Mary Keen: How to make a garden pond that’s perfect for swimming

Gardening writer Mary Keen shares expert tips for minimising the algae and maximising the fun.

There is nothing to compare with a bathe in a wild place, as the wild-swimming craze testifies, but even the most intrepid plungers into murky lakes worry about clingy water weed and the threat of a mouthful of mud. Or worse. The question is, can garden ponds and lakes ever be made more welcoming?

Nick Haycock, the reassuring and authoritative expert on still (and running) water, knows exactly how to answer that question. Swimmers in the Hampstead ponds or the Serpentine have him to thank for purer water and admirers of stately lakes at Blenheim and Stourhead, or even visitors to the Venice lagoon, can see how he has worked his magic.

The founder of Haycock Environmental Consultants (HEC), Dr Haycock is dedicated to the restoration and creation of waterscapes. His approach is scholarly (he spent years working for the National Trust) and he often relies on methods that were current in the 18th century, combined with 21st-century technology.

With such a high-profile client list, it might be thought that smaller private ponds would be off his radar, but water in any shape or size fascinates him. In his care, limestone ponds can turn blue. ‘It’s a wonderful moment,’ he says, ‘when a client rings to say, ‘our water is blue now”.’ It might take a couple of years for this to happen and he has a range of remedies on offer to speed the process.

The advice I watched Dr Haycock give local friends of mine in the Cotswolds was invaluable. Owners of something between a lake and a pond, which they generously share with mad-keen swimmers, they dedicate days to clearing waterweed from its depths. Last summer, in spite of their efforts, the algae on the surface was smelly enough to repel even the most determined bather.

All ponds are different, but Dr Haycock has a checklist he uses for any consultation. The first things to be fathomed are structure and depth. He starts by checking the type of soil that contains the pond. My friends’ one is above fuller’s clay, which has natural cleansing properties. Bentonite, which is often used to line natural ponds, has some similar attributes. (Any clay-lined pond needs to be kept full. If the water level is allowed to drop, cracks can appear in the clay, meaning that leaks will occur.)

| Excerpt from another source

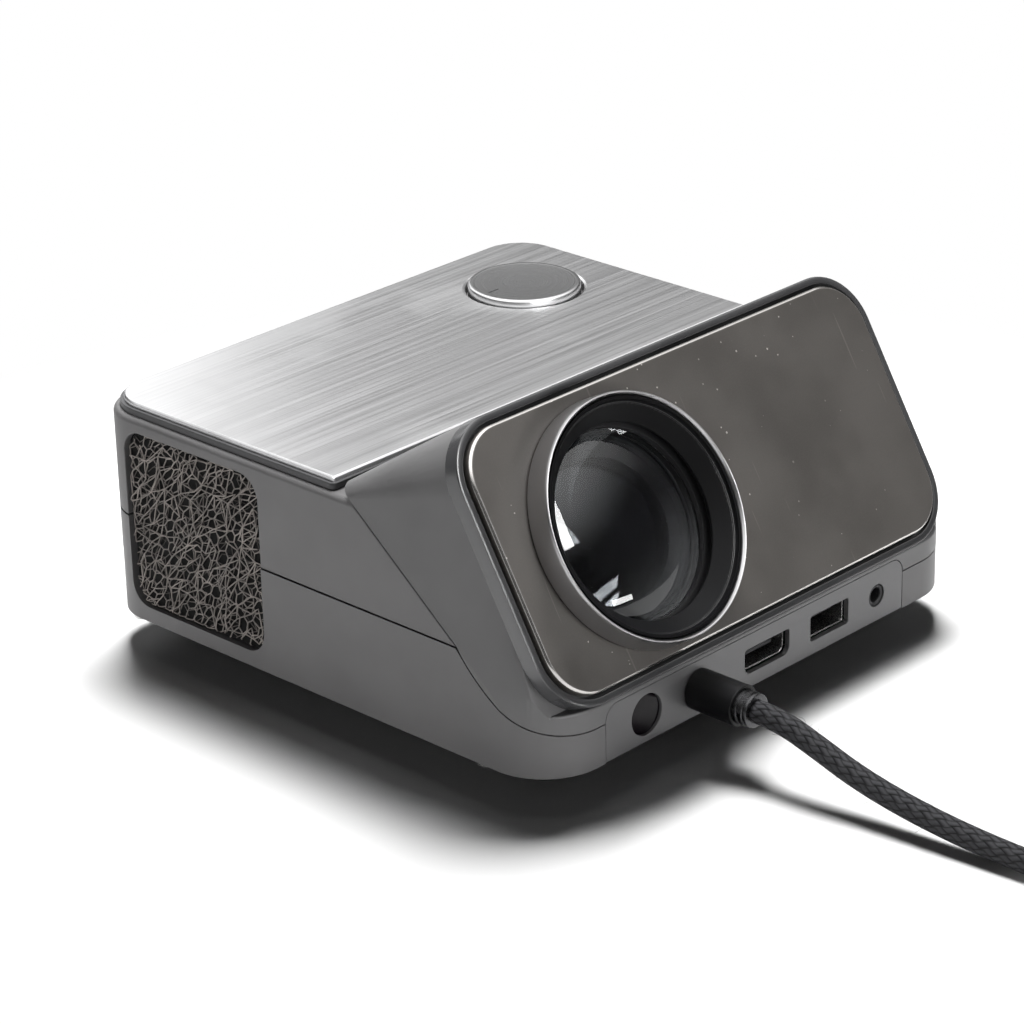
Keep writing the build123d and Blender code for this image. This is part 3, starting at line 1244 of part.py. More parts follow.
def coil_route():
    """List the coil's arcs: half turns that spiral in, climb a layer at the middle and spiral out again."""
    arcs = []
    side = 1.0
    here = Vector(COIL_X, COIL_Y, FLOOR_Z)
    heading = Vector(0, -1, 0)
    radii = [COIL_OUTER_R - k * COIL_PITCH / 2 for k in range(COIL_HALF_TURNS)]
    outward = [radii[-1] + (k + 1) * COIL_PITCH / 2 - COIL_PITCH / 2 for k in range(COIL_HALF_TURNS + 1)]
    for radius in radii:
        there = Vector(here.X + 2 * side * radius, here.Y, here.Z)
        arcs.append((here, Vector((here.X + there.X) / 2, here.Y + heading.Y * radius, here.Z), there, heading))
        here, side, heading = there, -side, heading * -1
    climb = radii[-1] - COIL_PITCH / 2
    there = Vector(here.X + 2 * side * climb, here.Y, here.Z + COIL_PITCH)
    reach = sqrt(climb ** 2 + (COIL_PITCH / 2) ** 2)
    middle = Vector((here.X + there.X) / 2, here.Y + heading.Y * reach, here.Z + COIL_PITCH / 2)
    arcs.append((here, middle, there, heading))
    here, side, heading = there, -side, heading * -1
    for radius in outward:
        there = Vector(here.X + 2 * side * radius, here.Y, here.Z)
        arcs.append((here, Vector((here.X + there.X) / 2, here.Y + heading.Y * radius, here.Z), there, heading))
        here, side, heading = there, -side, heading * -1
    return arcs


def least_gap(route, skip):
    """Measure the least gap between turns of a tube on points along its route."""
    count = 420
    spots = [route @ (k / count) for k in range(count + 1)]
    step = route.length / count
    least = route.length
    for first in range(len(spots)):
        for second in range(first + int(skip / step), len(spots)):
            least = min(least, (spots[first] - spots[second]).length)
    return least - LEAD_D


coil_arcs = coil_route()
with BuildPart() as cord_coil:
    with BuildLine() as coil_line:
        start = coil_arcs[0][0]
        Line((start.X, start.Y + LEAD_D, start.Z), start)
        for begin, middle, finish, heading in coil_arcs:
            first_quarter = TangentArc(begin, middle, tangent=heading)
            TangentArc(middle, finish, tangent=first_quarter % 1)
        finish = coil_arcs[-1][2]
        Line(finish, (finish.X, finish.Y - LEAD_D, finish.Z))
    with BuildSketch(Plane(origin=coil_line.line @ 0, z_dir=(0, -1, 0))):
        Circle(LEAD_R)
    sweep(path=coil_line.wire())
cord_coil.part.label = "cord_coil"
coil_wire = coil_line.wire()
print("coil length", round(coil_wire.length, 1), "least gap", round(least_gap(coil_wire, 40.0), 3),
      "volume/section*length", round(cord_coil.part.volume / (pi * LEAD_R ** 2 * coil_wire.length), 5))

TAIL_X = finish.X
TAIL_Y = finish.Y - LEAD_D
FAR_Z = FAR_BODY[2] / 2 + 0.05
TAIL_POINTS = [
    (TAIL_X, TAIL_Y, finish.Z),
    (TAIL_X, TAIL_Y - 12.0, finish.Z),
    (TAIL_X - 1.5, TAIL_Y - 26.0, finish.Z - 2.4),
    (TAIL_X - 2.0, TAIL_Y - 40.0, FAR_Z),
    (TAIL_X - 2.0, TAIL_Y - 52.0, FAR_Z),
]
with BuildPart() as cord_tail:
    add(lead_tube(TAIL_POINTS))
cord_tail.part.label = "cord_tail"

with BuildPart() as far_plug:
    with BuildSketch(front_plane(TAIL_POINTS[-1][1])):
        with Locations((TAIL_POINTS[-1][0], FAR_Z)):
            RectangleRounded(FAR_BODY[0], FAR_BODY[2], 2.0)
    extrude(amount=FAR_BODY[1])
    with BuildSketch(front_plane(TAIL_POINTS[-1][1] - FAR_BODY[1])):
        with Locations((TAIL_POINTS[-1][0], FAR_Z)):
            Rectangle(FAR_SHELL[0], FAR_SHELL[2])
    extrude(amount=FAR_SHELL[1])
far_plug.part.label = "far_plug"

# ---- files -----------------------------------------------------------------------------------------------------
PIECES = (
    base_pan, lower_shell, upper_shell, front_hood, face_rim, face_plate, deck_carrier, deck_plate, feet,
    case_screws, port_strip, hdmi_socket, usb_socket, audio_jack, dc_socket, remote_sensor, port_board,
    focus_ring, lens_baffle, lens_mount, lens_barrel, front_lens, rear_lens, picture_panel, light_tunnel,
    condenser_lens, led_board, heat_pipe, fan_shroud, fan_frame, fan_rotor, heatsink, left_mesh, right_mesh,
    speaker_frame, speaker, main_board, dial, encoder_body, dial_plunger, drive_case, drive_cover, drive_posts,
    tray_rails, disc_tray, tray_bezel, eject_button, tray_chassis, spindle_motor, spindle_hub, pickup_sled,
    pickup_rods, lead_screw, sled_motor, dc_plug, plug_collar, cord_run, cord_coil, cord_tail, far_plug,
)
for piece in PIECES:
    export_step(piece.part, f"parts/{piece.part.label}.step")
print("lens centre", LENS.origin, "axis", LENS.z_dir)
print("front", FRONT_Y, "rear", REAR_Y, "disc", DISC_Y, "tray floor", TRAY_FLOOR_Z, "rod z", ROD_Z)
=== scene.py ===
"""Looks of a tabletop projector with a disc drive in its base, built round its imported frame.

Sizes are in millimetres in the classes and become metres in the meshes.  +X is to the right seen from
the front, +Y to the rear and +Z up, with the origin on the table.
"""

import logging
import math
from dataclasses import dataclass, field, replace
from enum import Enum
from typing import Any, Callable, Iterable, Sequence

import bmesh
import bpy
from mathutils import Matrix, Vector


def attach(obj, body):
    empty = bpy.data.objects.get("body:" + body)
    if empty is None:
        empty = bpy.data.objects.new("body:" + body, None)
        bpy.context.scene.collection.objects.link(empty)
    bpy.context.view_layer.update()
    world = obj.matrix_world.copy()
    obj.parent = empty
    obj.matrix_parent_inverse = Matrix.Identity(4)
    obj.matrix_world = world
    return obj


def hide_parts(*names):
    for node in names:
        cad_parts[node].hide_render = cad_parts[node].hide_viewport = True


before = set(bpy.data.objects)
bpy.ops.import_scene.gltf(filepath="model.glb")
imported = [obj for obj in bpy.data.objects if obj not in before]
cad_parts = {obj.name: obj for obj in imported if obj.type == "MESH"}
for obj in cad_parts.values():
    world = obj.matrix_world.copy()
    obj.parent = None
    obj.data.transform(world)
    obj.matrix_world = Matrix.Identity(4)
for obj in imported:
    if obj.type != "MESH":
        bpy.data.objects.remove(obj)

LOG = logging.getLogger("projector")
MM = 0.001
FRONT_Y = -72.655
REAR_Y = 77.745
PARTING_Z = 36.1
Colour = tuple[float, float, float]
Point2 = tuple[float, float]
Point3 = tuple[float, float, float]
Outline = Callable[[float], list[Point2]]


def metres(values: Iterable[float]) -> tuple[float, ...]:
    """Turn millimetres into metres."""
    return tuple(MM * value for value in values)


def tint(colour: Colour, factor: float) -> Colour:
    """Lighten or darken a colour, held at white."""
    return tuple(min(factor * value, 1.0) for value in colour)


# ---- shader and geometry graphs ------------------------------------------------------------------
class Expr:
    """One output socket of a graph, with arithmetic that adds Math nodes."""

    def __init__(self, graph: "Graph", socket: bpy.types.NodeSocket) -> None:
        """Keep the graph and the socket."""
        self.graph = graph
        self.socket = socket

    def _math(self, operation: str, first: Any, second: Any = None) -> "Expr":
        """Add one Math node.

        Args:
            operation: The Math node's operation.
            first: Its first value or expression.
            second: Its second value or expression, where it has one.

        Returns:
            The node's output.
        """
        inputs = {0: first} if second is None else {0: first, 1: second}
        return self.graph.node("ShaderNodeMath", {"operation": operation}, inputs)

    def __add__(self, other: Any) -> "Expr":
        """Add."""
        return self._math("ADD", self, other)

    __radd__ = __add__

    def __sub__(self, other: Any) -> "Expr":
        """Subtract."""
        return self._math("SUBTRACT", self, other)

    def __rsub__(self, other: Any) -> "Expr":
        """Subtract from a number."""
        return self._math("SUBTRACT", other, self)

    def __mul__(self, other: Any) -> "Expr":
        """Multiply."""
        return self._math("MULTIPLY", self, other)

    __rmul__ = __mul__

    def __truediv__(self, other: Any) -> "Expr":
        """Divide."""
        return self._math("DIVIDE", self, other)

    def __lt__(self, other: Any) -> "Expr":
        """Give 1 where this is below the other."""
        return self._math("LESS_THAN", self, other)

    def __gt__(self, other: Any) -> "Expr":
        """Give 1 where this is above the other."""
        return self._math("GREATER_THAN", self, other)

    def __abs__(self) -> "Expr":
        """Drop the sign."""
        return self._math("ABSOLUTE", self)

    def most(self, other: Any) -> "Expr":
        """Take the higher of the two."""
        return self._math("MAXIMUM", self, other)

    def sine(self) -> "Expr":
        """Take the sine of an angle in radians."""
        return self._math("SINE", self)

    def whole(self) -> "Expr":
        """Round down."""
        return self._math("FLOOR", self)

    def root(self) -> "Expr":
        """Take the square root."""
        return self._math("SQRT", self)

    def beside(self, name: str) -> "Expr":
        """Give another output of the same node."""
        return Expr(self.graph, self.socket.node.outputs[name])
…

Much depends on whether the water is going to be used for boating, swimming or fishing and depth is critical — 6ft at least is vital for a healthy pond. Thermal control is another limiting factor. Colder water discourages algae, which bloom at temperatures above 12˚C–15˚C. Above 25˚C, there is a risk that the deadly blue-green algae can develop. In my friends’ case, they also own a mill leat upstream, which was pronounced ideal to increase cold-water flow through their pond. (As long as not more than 20 cubic metres per day is taken from a stream or river, the abstraction needs no licence from the Environment Agency.)

Next is the issue of marginal planting. Waterside plants should cover at least one-eighth of the total area to provide a place for invertebrates to live, so that they can venture out at night to eat waterweed and algae. For those who have neither the time nor the inclination to manage plants, an alternative home for the algae grazers can be made by throwing several tied bundles of sticks into the deep water.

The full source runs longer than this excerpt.